How would you assess human rights enforcement in Nigeria?
I don’t want think about Nigeria as a whole, let me narrow it down to the South-east and particularly to women and girls, a lot of who face discrimination.

In every stage of a woman’s life there is one kind of violation or the other. You go to certain homes and they will tell the male child go and play football while the female child will be told to go to the kitchen but is not done in my house and now my son is one of the best cook in the house. Though times are changing gradually and the level of discrimination is not as high as it used to be.
Recently they nullified this police act that said before a police woman gets married the commissioner of police where she is serving must approve of the man before she will get married to him but it must be within a period of time after her engagement in service. That was a gross violation of right of a woman.

I could remember the second time I went to immigration to get my passport renewed they asked me to go and get a letter of consent from my husband and it caused trouble because I refused to do that. The day my husband renewed his own he didn’t get a letter from me, why should you asked me to get a letter from him.

You will go to police station as a woman to bail a suspect they will tell you, you are woman that you cannot process bail the person, Why?
There is no where it is anywhere; in the Criminal Code and even in the Constitution, it is nowhere. When you look at the human rights provision of 1999 Constitution, Section 42 talks about non-discrimination based on sex, religion among others, they violate all those things even in the churches, banks and many other sectors but for me widows face the worst type of violation of human rights.

Do you think gender equality is achievable in Nigeria?
For me, it is not in the percentage, even if it is one percent but is the quality of representation. Assuming you had 35 per cent of women in governance, what is the quality of the 35 per cent?

The affirmative action is a good idea but let there be quality representation, it is not in the quantity, but the quality. In quality in such a way that whatever they do up there get down the level of poverty at the grassroots where there is high poverty rate amongst women.
There is a programme run by the US department of state called International Visitors Leadership Programme, the PTF will train you to go down to the grassroots and touch people.

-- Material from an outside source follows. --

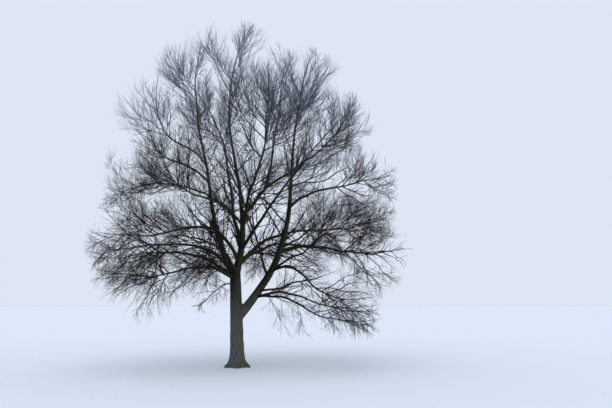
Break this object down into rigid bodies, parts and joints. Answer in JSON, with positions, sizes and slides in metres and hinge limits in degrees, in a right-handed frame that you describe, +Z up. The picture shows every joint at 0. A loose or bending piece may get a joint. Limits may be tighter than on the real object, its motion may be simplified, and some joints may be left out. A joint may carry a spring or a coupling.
{
  "type": "bare winter tree",
  "caption": "Bare broad-crowned deciduous tree in winter: flared trunk, low side limb, main fork, arching boughs and fans of leafless twigs",
  "frame": {"origin": "middle of the flat cut under the trunk, at ground level", "axes": "+Z up the trunk; +X to the right of the tree as it is usually seen, where the lowest large limb grows; +Y away from the viewer"},
  "size_m": [15.0983, 13.4173, 16.7395],
  "materials": {
    "trunk_bark": "rough bark, grey with green-brown algae on one side",
    "limb_bark": "rough dark bark, olive where it is lit",
    "low_twigs": "matt dark brown twigs",
    "high_twigs": "matt slate grey twigs"
  },
  "bodies": {
    "root": {"back_high": "limb_bark", "back_high_twigs": "high_twigs", "back_left": "limb_bark", "back_left_twigs": "low_twigs", "back_low": "limb_bark", "back_low_twigs": "low_twigs", "back_right": "limb_bark", "back_right_twigs": "low_twigs", "front_left": "limb_bark", "front_left_twigs": "high_twigs", "front_low": "limb_bark", "front_low_twigs": "low_twigs", "leader": "limb_bark", "leader_front": "limb_bark", "leader_front_twigs": "high_twigs", "leader_left": "limb_bark", "leader_left_twigs": "high_twigs", "leader_low": "limb_bark", "leader_low_twigs": "low_twigs", "leader_right": "limb_bark", "leader_right_twigs": "high_twigs", "leader_top": "limb_bark", "leader_top_twigs": "high_twigs", "left_droop": "limb_bark", "left_droop_twigs": "low_twigs", "left_high": "limb_bark", "left_high_twigs": "low_twigs", "left_limb": "limb_bark", "left_limb_outer": "limb_bark", "left_limb_outer_twigs": "high_twigs", "left_limb_top": "limb_bark", "left_limb_top_twigs": "high_twigs", "left_low_a": "limb_bark", "left_low_a_twigs": "low_twigs", "left_low_b": "limb_bark", "left_low_b_twigs": "low_twigs", "left_low_c": "limb_bark", "left_low_c_twigs": "low_twigs", "left_side": "limb_bark", "left_side_twigs": "high_twigs", "left_upper": "limb_bark", "left_upper_twigs": "high_twigs", "right_cross": "limb_bark", "right_cross_twigs": "high_twigs", "right_high": "limb_bark", "right_high_twigs": "high_twigs", "right_limb": "limb_bark", "right_limb_top": "limb_bark", "right_limb_top_twigs": "high_twigs", "right_low_a": "limb_bark", "right_low_a_twigs": "low_twigs", "right_low_b": "limb_bark", "right_low_b_twigs": "low_twigs", "right_mid": "limb_bark", "right_mid_low": "limb_bark", "right_mid_low_twigs": "low_twigs", "right_mid_twigs": "low_twigs", "right_upper": "limb_bark", "right_upper_twigs": "high_twigs", "trunk": "trunk_bark"}
  },
  "joints": []
}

There is another programme run by ASPEN, it is a leadership institute in the US and I was on that programme for two years and part of it moves you from success to significance.

Yes, you have succeeded in what you are doing, how significant is that success to the people in the grassroots? The level of poverty is disgusting, I work a lot in rural areas.

What would you advise women and Nigerians in general?
I would say be happy always and hope for the best. I wish we could do things the way civilized people do theirs. It is not rocket science to achieve this thing, if we show more love and care to one another the society will be better for all.

Another election year is coming up, let our politics be more genuinely issue based campaign where the best hands have the opportunity to lead us and not because the person is from a particular political party.

It is disappointing that our parties and their manifestoes are conflicting you don’t even understand what the issue is about, but you go to other countries you will find out that look this is what we stand for. In Nigeria this moment they are in this side next moment they are in the other side and is money-based politics.

Though things can be corrected, I am very happy being a Nigerian no matter how rough things are and no matter how bad things seem to be am still a Nigerian.